If Blake’s ready to make a few appearances before the end of the season, that’s fine, because rosters expand a week from Thursday, and since he last played on August 17, he’d be eligible to return the very next day. Letting him take up a roster spot isn’t helping the team now, and it’s not helping him by pushing him to rush back and risk further injury.
It’s time to move on.
Speaking of minor leaguers we’ll likely see soon, Christopher Jackson’s latest – this time for MiLB.com – is a feature on catcher Tim Federowicz which is a must-click if only for the photo of the mustache that I pray Federowicz brought with him from Boston.
To his credit, Federowicz seems to understand that the trade which brought him to the Dodgers wasn’t necessarily welcomed by a lot of fans:
The stated intent by Dodgers general manager Ned Colletti was to acquire a catching prospect, something Los Angeles lacked in its farm system. Federowicz said he understands the frustration of Dodgers fans.

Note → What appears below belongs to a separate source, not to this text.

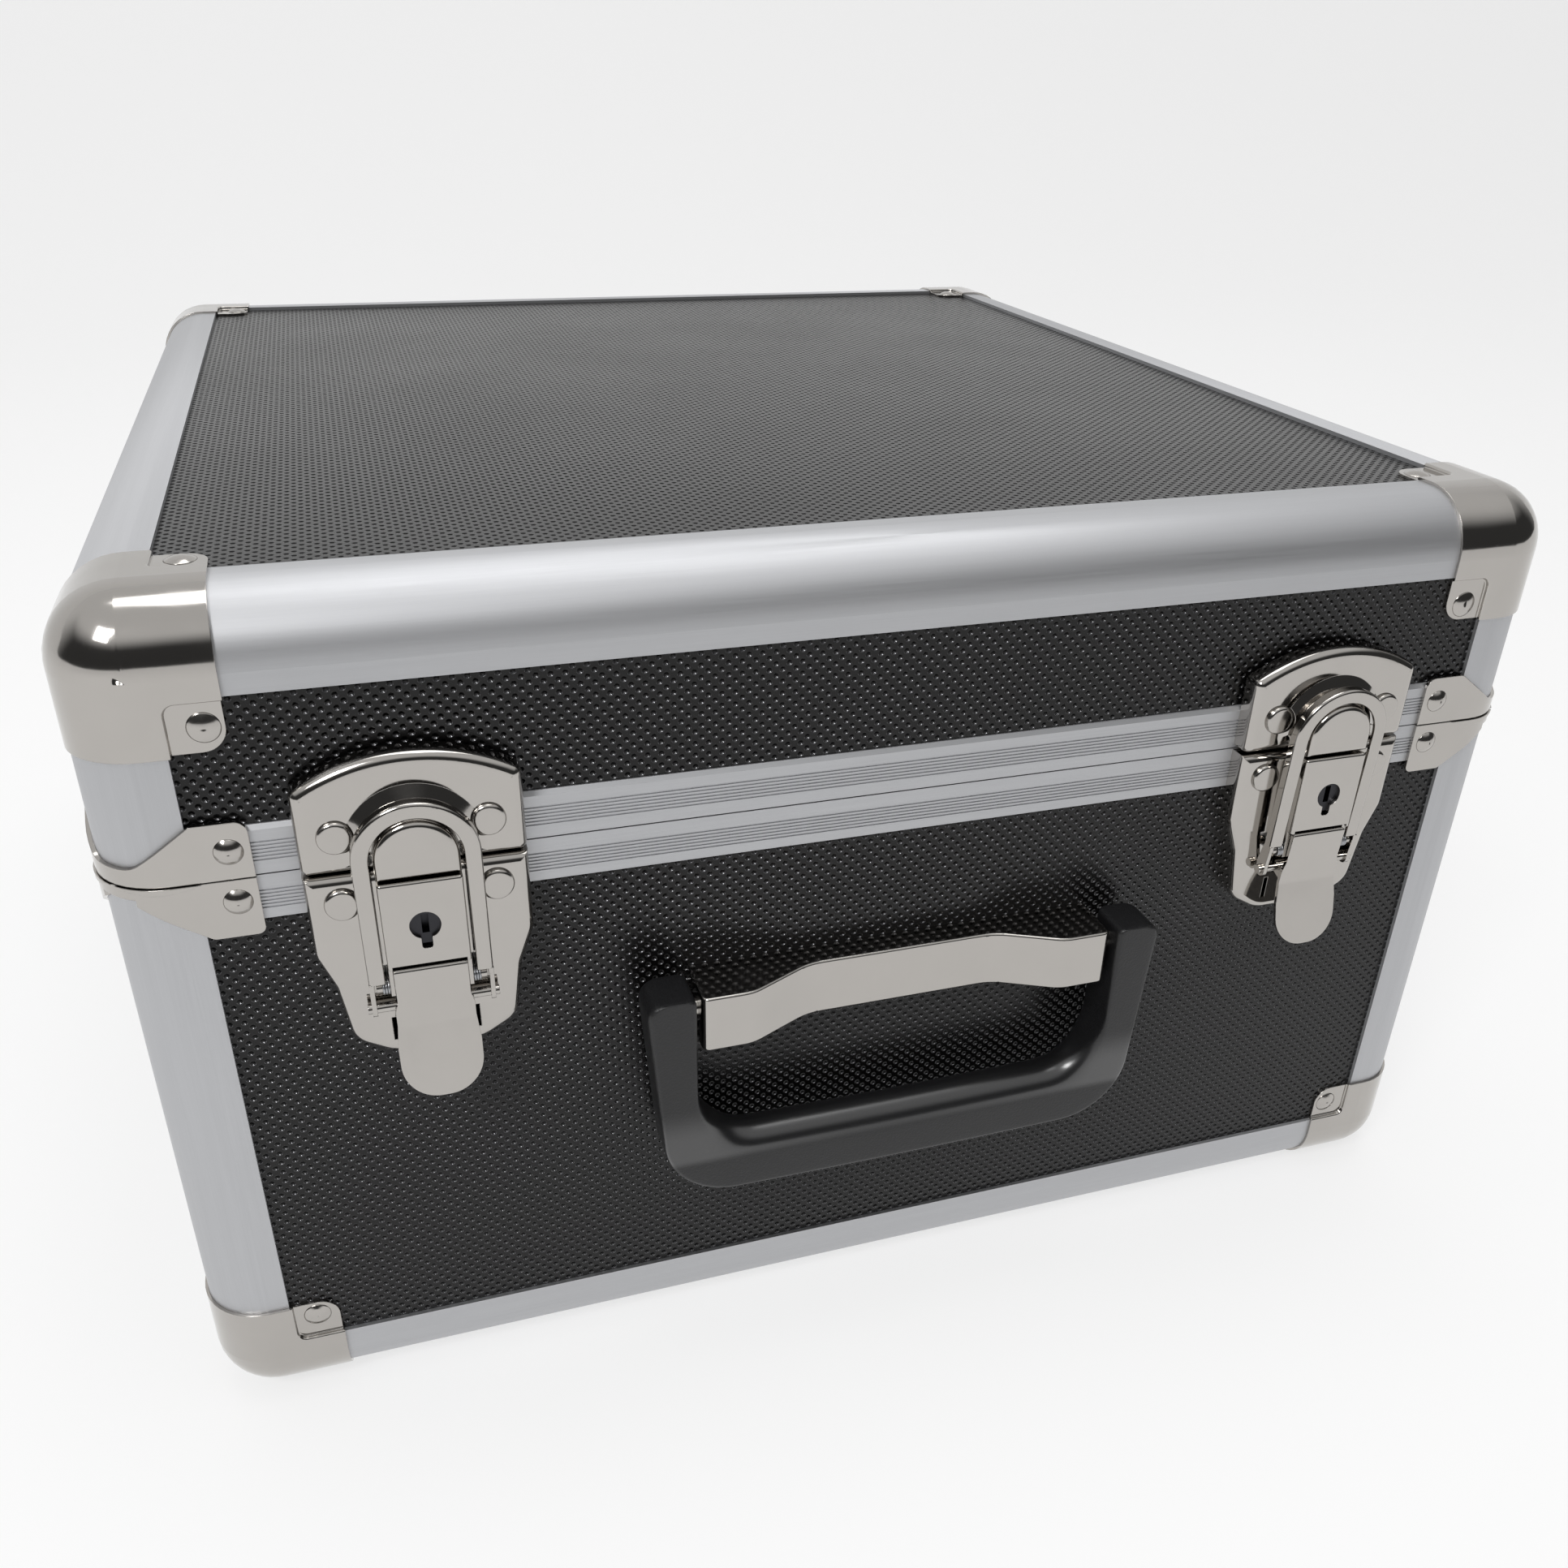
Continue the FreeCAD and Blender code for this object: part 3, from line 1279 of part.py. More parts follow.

“Yeah, they gave up Trayvon — he’s a great player and now he’s in the big leagues, doing his thing up there,” Federowicz said. “That’s tough to lose.
“I guess there is a little bit of pressure to show fans what I’ve got. But I think it’ll eventually work out the way the Dodgers want it to.”
My guess is that Fedorowicz is probably not going to be ready to start 2012 in the majors, and since he’s not eligible for the Rule 5 draft, he most likely will not be called up in September, since that would require him to be added to the 40-man roster. But could we see an Ellis/Federowicz tandem by this time next year? It certainly couldn’t be worse than Barajas/Navarro.